A new Northwestern Medicine brain-machine technology delivers messages from the brain directly to the muscles - bypassing the spinal cord - to enable voluntary and complex movement of a paralysed hand. The device could eventually be tested on, and perhaps aid, paralysed patients.

“We are eavesdropping on the natural electrical signals from the brain that tell the arm and hand how to move, and sending those signals directly to the muscles,” said Lee E. Miller of Northwestern University Feinberg School of Medicine. “This connection from brain to muscles might someday be used to help patients paralysed due to spinal cord injury perform activities of daily living and achieve greater independence.”

The research was done in monkeys, whose electrical brain and muscle signals were recorded by implanted electrodes when they grasped a ball, lifted it and released it into a small tube. Those recordings allowed the researchers to develop an algorithm or “decoder” that enabled them to process the brain signals and predict the patterns of muscle activity when the monkeys wanted to move the ball.

The researchers gave the monkeys a local anesthetic to block nerve activity at the elbow, causing temporary, painless paralysis of the hand. With the help of the special devices in the brain and the arm – together called a neuroprosthesis - the monkeys’ brain signals were used to control tiny electric currents delivered in less than 40 milliseconds to their muscles, causing them to contract, and allowing the monkeys to pick up the ball and complete the task nearly as well as they did before.

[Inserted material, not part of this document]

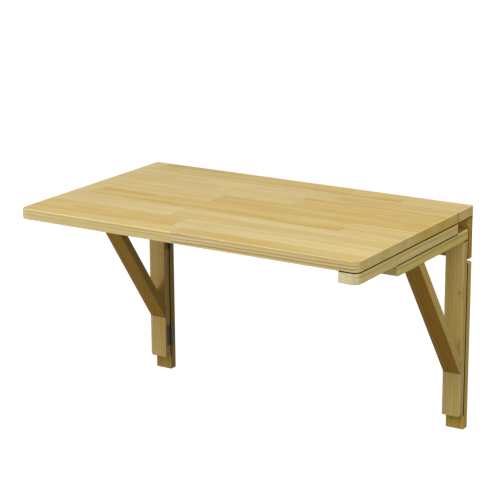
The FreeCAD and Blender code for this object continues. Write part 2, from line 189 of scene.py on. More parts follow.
class Net:
    """A node tree with short ways to place and wire nodes."""

    def __init__(self, tree):
        self.tree = tree

    def node(self, kind, inputs=(), **settings):
        """Places a node. Inputs are (socket, number, colour or other socket) pairs."""
        made = self.tree.nodes.new("ShaderNode" + kind)
        for name, setting in settings.items():
            setattr(made, name, setting)
        for socket, given in inputs:
            self.feed(made.inputs[socket], given)
        return made

    def feed(self, socket, given):
        """Wires a socket, or sets it where a plain value is given."""
        if isinstance(given, bpy.types.NodeSocket):
            self.tree.links.new(given, socket)
        elif socket.type == "RGBA" and len(given) == 3:
            socket.default_value = (*given, 1)
        else:
            socket.default_value = given

    def math(self, operation, *given, use_clamp=False):
        """One sum of plain numbers."""
        made = self.node("Math", enumerate(given), operation=operation, use_clamp=use_clamp)
        return made.outputs[0]

    def times(self, *given):
        """Plain numbers multiplied."""
        return reduce(partial(self.math, "MULTIPLY"), given)

    def plus(self, *given):
        """Plain numbers added."""
        return reduce(partial(self.math, "ADD"), given)

    def minus(self, one, other):
        """One plain number less another."""
        return self.math("SUBTRACT", one, other)

    def most(self, one, other):
        """The greater of two plain numbers."""
        return self.math("MAXIMUM", one, other)

    def vector(self, operation, *given):
        """One sum of vectors."""
        made = self.node("VectorMath", enumerate(given), operation=operation)
        return made.outputs["Vector"]

    def length(self, where):
        """The length of a vector."""
        return self.node("VectorMath", [(0, where)], operation="LENGTH").outputs["Value"]

    def ramp(self, given, low, high, start=0.0, end=1.0):
        """Runs smoothly from start to end as the number given goes from low to high."""
        sockets = [("Value", given), ("From Min", low), ("From Max", high), ("To Min", start),
                   ("To Max", end)]
        return self.node("MapRange", sockets, interpolation_type="SMOOTHSTEP").outputs["Result"]

    def fade(self, given, low, high):
        """Runs smoothly from 1 down to 0 as the number given goes from low to high."""
        return self.ramp(given, low, high, 1.0, 0.0)

    def between(self, share, start, end):
        """Runs smoothly from start to end as a share goes from 0 to 1."""
        return self.ramp(share, 0.0, 1.0, start, end)

    def mix(self, share, one, other, blend="MIX"):
        """Mixes two colours."""
        made = self.node("Mix", data_type="RGBA", blend_type=blend)
        colours = [socket for socket in made.inputs if socket.type == "RGBA"]
        self.feed(made.inputs["Factor"], share)
        self.feed(colours[0], one)
        self.feed(colours[1], other)
        return next(socket for socket in made.outputs if socket.type == "RGBA")

    def tint(self, one, other):
        """Multiplies two colours."""
        return self.mix(1.0, one, other, "MULTIPLY")

    def noise(self, where, scale, detail=2.0):
        """Noise from 0 to 1. Scale is one number, or one for each of X, Y and Z."""
        if isinstance(scale, tuple):
            where, scale = self.vector("MULTIPLY", where, scale), 1.0
        sockets = [("Vector", where), ("Scale", scale), ("Detail", detail)]
        return self.node("TexNoise", sockets).outputs["Fac"]

    def parts(self, where):
        """The X, Y and Z of a vector."""
        return self.node("SeparateXYZ", [("Vector", where)]).outputs

    def whole(self, x, y, z):
        """A vector from X, Y and Z."""
        return self.node("CombineXYZ", [("X", x), ("Y", y), ("Z", z)]).outputs[0]

    def use(self, effect, **given):
        """Places a shared effect and returns its outputs. The first use builds the effect."""
        if effect not in built:
            built[effect] = effect()
        made = self.node("Group", node_tree=built[effect])
        for label, socket in given.items():
            self.feed(made.inputs[label.replace("_", " ")], socket)
        return made.outputs

    def put_out(self, **found):
        """Wires the outputs of a shared effect, and returns the effect."""
        end = self.tree.nodes.new("NodeGroupOutput")
        for label, socket in found.items():
            self.feed(end.inputs[label.replace("_", " ")], socket)
        return self.tree


def shared_effect(name, inputs, outputs):
    """An empty node group with inputs and outputs by kind: its net and its input sockets."""
    tree = bpy.data.node_groups.new(name, "ShaderNodeTree")
    for way, sockets in (("INPUT", inputs), ("OUTPUT", outputs)):
        for kind, labels in sockets.items():
            for label in labels.split(", "):
                tree.interface.new_socket(label, in_out=way, socket_type="NodeSocket" + kind)
    return Net(tree), tree.nodes.new("NodeGroupInput").outputs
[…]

“The monkey won’t use his hand perfectly, but there is a process of motor learning that we think is very similar to the process you go through when you learn to use a new computer mouse or a different tennis racquet. Things are different and you learn to adjust to them,” said Miller.

Because the researchers computed the relationship between brain activity and muscle activity, the neuroprosthesis actually senses and interprets a variety of movements a monkey may want to make, theoretically enabling it to make a range of voluntary hand movements.

“This gives the monkey voluntary control of his hand that is not possible with the current clinical prostheses,” Miller said.